Michael Scot studied in Paris and was tutor to Frederick II who later became
emperor.  Michael distinguished himself as an alchemist in Spain. On visits
to Spain he read many of the great Arabic works and a treatise on algebra is
credited to him. I suppose it's possible that the Scottish Lowlanders were
simply overawed by his learning and the strange sort of books he wrote and
read. Such wonders as Eildon Law and Watling Street (actually a Roman road)

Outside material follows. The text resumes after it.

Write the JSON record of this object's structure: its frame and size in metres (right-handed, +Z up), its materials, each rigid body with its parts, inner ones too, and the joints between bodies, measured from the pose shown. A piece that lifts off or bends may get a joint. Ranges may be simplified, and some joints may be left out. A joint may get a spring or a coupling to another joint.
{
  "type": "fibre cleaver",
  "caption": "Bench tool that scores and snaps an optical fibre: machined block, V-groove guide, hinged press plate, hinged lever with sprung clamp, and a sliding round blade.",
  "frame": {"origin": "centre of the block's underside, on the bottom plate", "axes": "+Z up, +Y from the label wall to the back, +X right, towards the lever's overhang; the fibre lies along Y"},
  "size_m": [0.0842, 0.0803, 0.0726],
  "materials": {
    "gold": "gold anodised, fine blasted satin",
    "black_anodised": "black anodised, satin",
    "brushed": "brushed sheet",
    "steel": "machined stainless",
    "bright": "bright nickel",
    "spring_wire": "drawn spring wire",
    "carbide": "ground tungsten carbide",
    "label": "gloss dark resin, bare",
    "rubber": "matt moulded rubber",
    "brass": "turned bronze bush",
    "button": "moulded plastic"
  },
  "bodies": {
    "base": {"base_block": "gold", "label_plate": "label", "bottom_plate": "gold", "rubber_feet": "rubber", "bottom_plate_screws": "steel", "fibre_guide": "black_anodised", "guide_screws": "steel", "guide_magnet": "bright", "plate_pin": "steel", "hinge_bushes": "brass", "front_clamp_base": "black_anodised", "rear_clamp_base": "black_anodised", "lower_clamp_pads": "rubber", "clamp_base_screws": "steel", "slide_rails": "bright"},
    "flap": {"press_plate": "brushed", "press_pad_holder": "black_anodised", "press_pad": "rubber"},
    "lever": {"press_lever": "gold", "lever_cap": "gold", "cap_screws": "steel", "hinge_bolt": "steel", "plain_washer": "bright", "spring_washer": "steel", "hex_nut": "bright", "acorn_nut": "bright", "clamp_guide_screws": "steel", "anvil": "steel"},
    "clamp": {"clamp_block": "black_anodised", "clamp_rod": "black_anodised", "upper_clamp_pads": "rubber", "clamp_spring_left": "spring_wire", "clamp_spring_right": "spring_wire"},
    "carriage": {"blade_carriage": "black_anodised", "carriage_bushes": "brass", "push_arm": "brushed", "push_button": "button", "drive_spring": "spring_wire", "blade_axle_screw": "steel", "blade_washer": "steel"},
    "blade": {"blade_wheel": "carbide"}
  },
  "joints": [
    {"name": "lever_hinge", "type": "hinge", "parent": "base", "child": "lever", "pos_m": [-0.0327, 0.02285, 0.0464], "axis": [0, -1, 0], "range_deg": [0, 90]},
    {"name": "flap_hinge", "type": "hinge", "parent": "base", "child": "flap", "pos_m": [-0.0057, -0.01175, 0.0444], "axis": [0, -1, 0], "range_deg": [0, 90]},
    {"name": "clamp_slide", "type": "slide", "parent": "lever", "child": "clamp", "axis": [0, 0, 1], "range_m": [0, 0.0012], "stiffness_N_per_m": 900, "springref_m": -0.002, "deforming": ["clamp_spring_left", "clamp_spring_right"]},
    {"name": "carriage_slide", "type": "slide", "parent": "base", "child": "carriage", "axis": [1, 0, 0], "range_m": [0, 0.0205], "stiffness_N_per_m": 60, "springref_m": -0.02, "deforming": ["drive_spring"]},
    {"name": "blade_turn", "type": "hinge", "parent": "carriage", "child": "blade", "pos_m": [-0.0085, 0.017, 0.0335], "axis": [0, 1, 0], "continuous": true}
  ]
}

were attributed to him, although the Roman name "Trimontanum" for the Eildon
area seems to give the game away to us moderns! I've read varying accounts
of his death - either he died in obscurity amongst the ordinary folk of the
Scottish Borders, or he met with some mischance on one of his trips to
Spain.

Even so, I think that with oral tradition there's usually a real person
behind it no matter how warped the truth becomes, and I think that oral
tradition might be a better guide to the location of an obscure historical
character, when you consider that oral tradition tends to stay put (unless
there's a mass migration) whereas once something's written down it might end
up anywhere. Oral tradition can be seriously warped, but perhaps it's sheer
incredibility makes it less misleading than the doctoring of written texts
with its synthetic credibility, or modern scholars on a treasure hunt for
similar names and suchlike.

Anyway, it all leads me to wonder if there really isn't something _behind_
the oral tradition of Merlin in Berwickshire. But perhaps we just sometimes
have to accept that lost history really is lost.